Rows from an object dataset
╭──

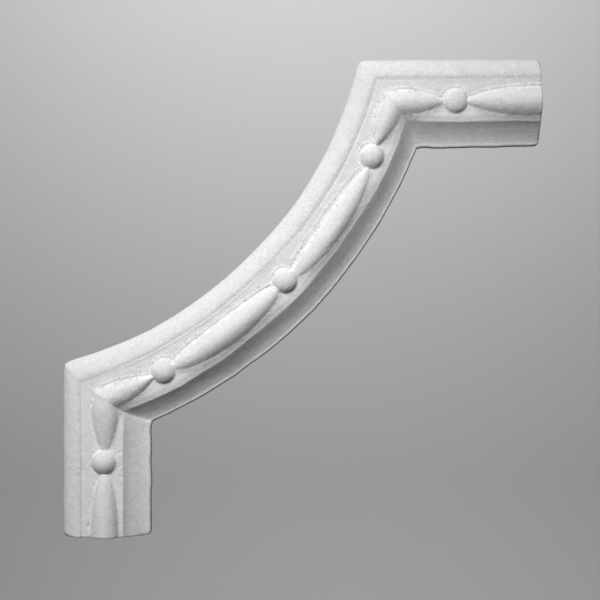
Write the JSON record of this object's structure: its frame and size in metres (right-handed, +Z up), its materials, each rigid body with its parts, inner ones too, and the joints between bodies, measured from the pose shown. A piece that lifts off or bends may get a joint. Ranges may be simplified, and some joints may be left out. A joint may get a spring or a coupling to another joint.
{
  "type": "panel moulding corner",
  "caption": "Cast plaster corner for wall panel moulding: a scooped quarter arc between two straight legs, dressed with beads and long spindles.",
  "frame": {"origin": "on the flat back, behind the line of the ornament, half way along the arc", "axes": "+X to the right along the top leg, towards its cut end; +Z up along the left leg, away from its cut end; +Y out of the flat back, into the wall, so the ornament faces -Y"},
  "size_m": [0.2817, 0.0181, 0.2818],
  "materials": {
    "plaster": "bare matt casting plaster, slightly powdery, with small air holes"
  },
  "bodies": {
    "root": {"moulding_corner": "plaster"}
  },
  "joints": []
}
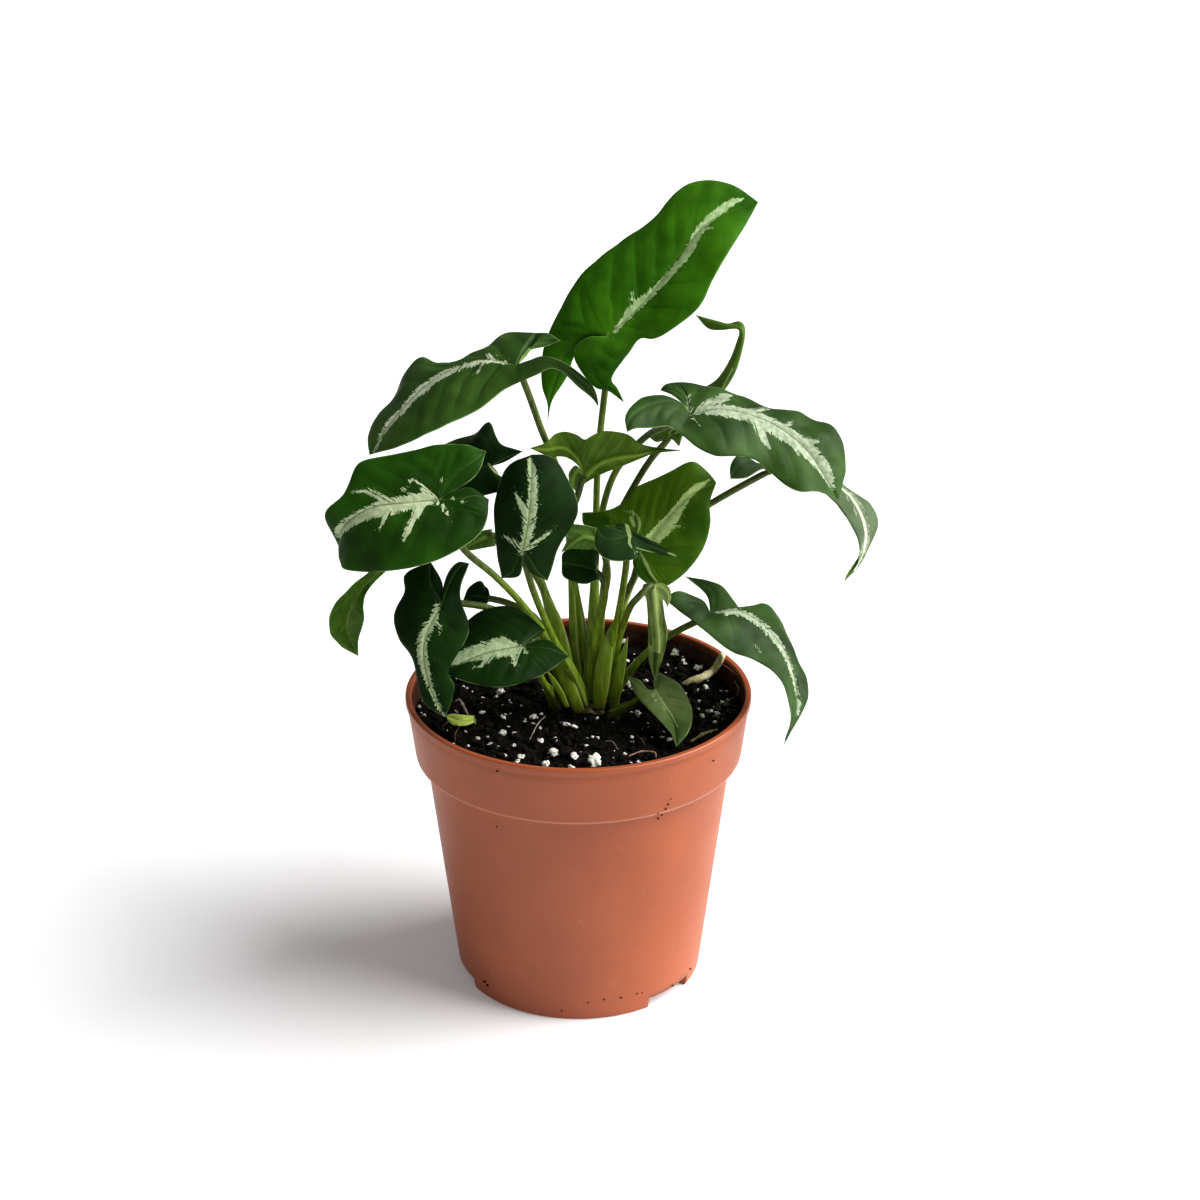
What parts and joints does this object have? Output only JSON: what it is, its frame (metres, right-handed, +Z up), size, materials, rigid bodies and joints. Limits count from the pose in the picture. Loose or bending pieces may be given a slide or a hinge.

╰──

▸ **Task brief**:
Copy all of the data exactly.

▸ **The result**:
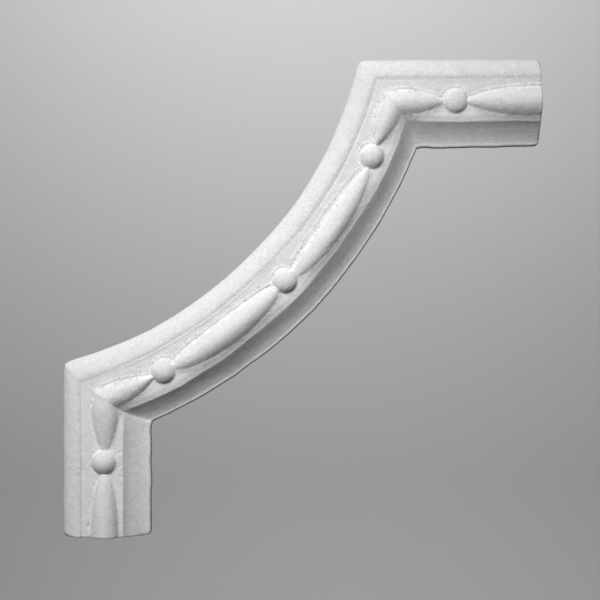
Write the JSON record of this object's structure: its frame and size in metres (right-handed, +Z up), its materials, each rigid body with its parts, inner ones too, and the joints between bodies, measured from the pose shown. A piece that lifts off or bends may get a joint. Ranges may be simplified, and some joints may be left out. A joint may get a spring or a coupling to another joint.
{
  "type": "panel moulding corner",
  "caption": "Cast plaster corner for wall panel moulding: a scooped quarter arc between two straight legs, dressed with beads and long spindles.",
  "frame": {"origin": "on the flat back, behind the line of the ornament, half way along the arc", "axes": "+X to the right along the top leg, towards its cut end; +Z up along the left leg, away from its cut end; +Y out of the flat back, into the wall, so the ornament faces -Y"},
  "size_m": [0.2817, 0.0181, 0.2818],
  "materials": {
    "plaster": "bare matt casting plaster, slightly powdery, with small air holes"
  },
  "bodies": {
    "root": {"moulding_corner": "plaster"}
  },
  "joints": []
}
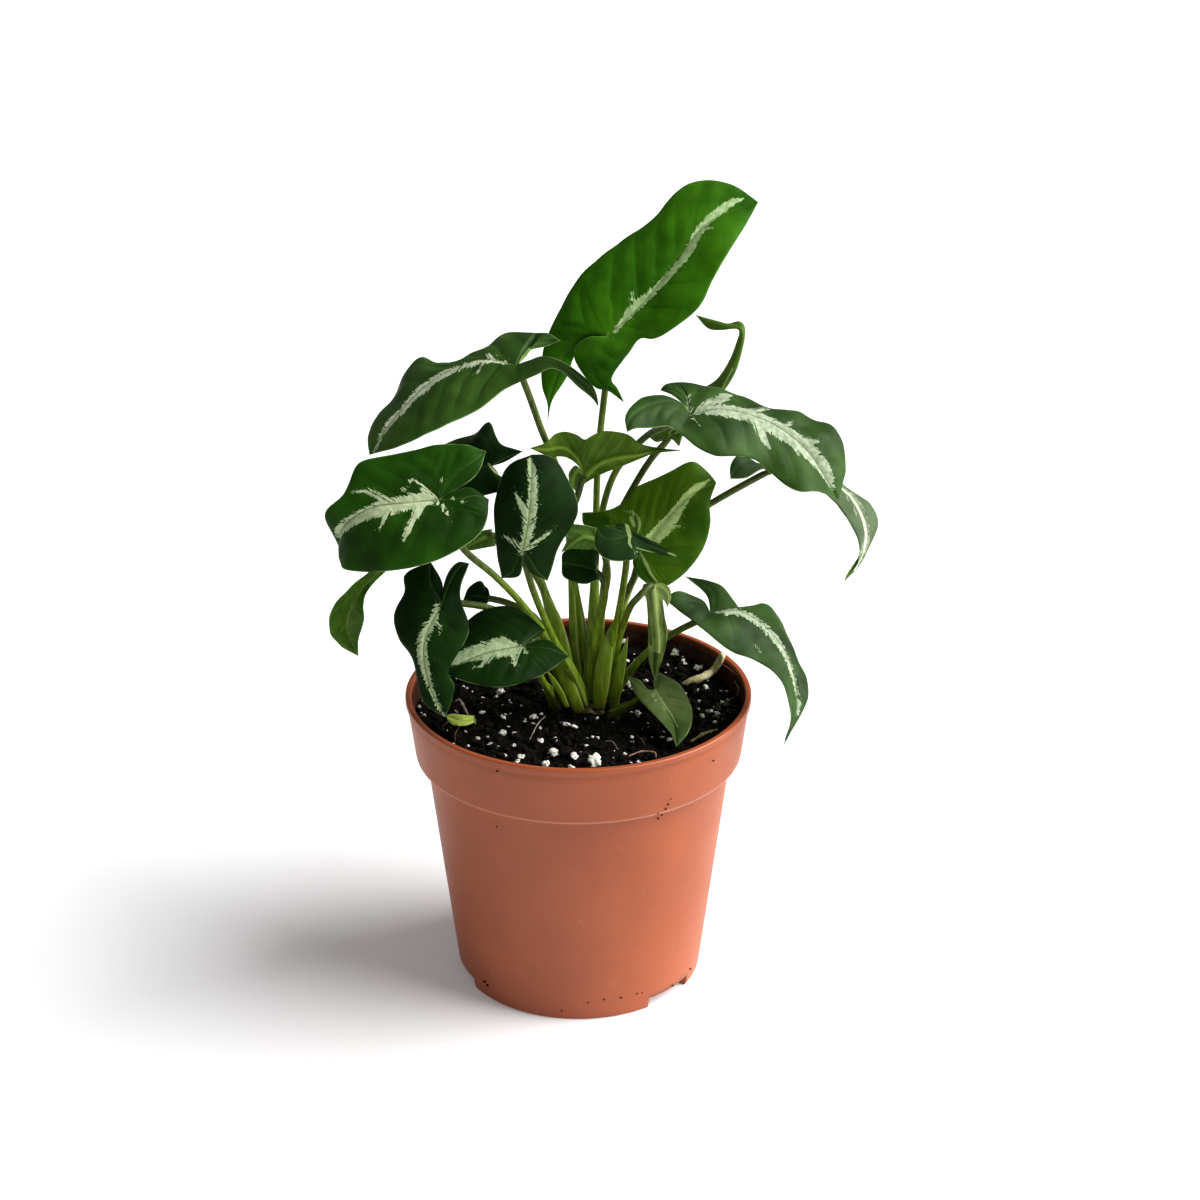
What parts and joints does this object have? Output only JSON: what it is, its frame (metres, right-handed, +Z up), size, materials, rigid bodies and joints. Limits count from the pose in the picture. Loose or bending pieces may be given a slide or a hinge.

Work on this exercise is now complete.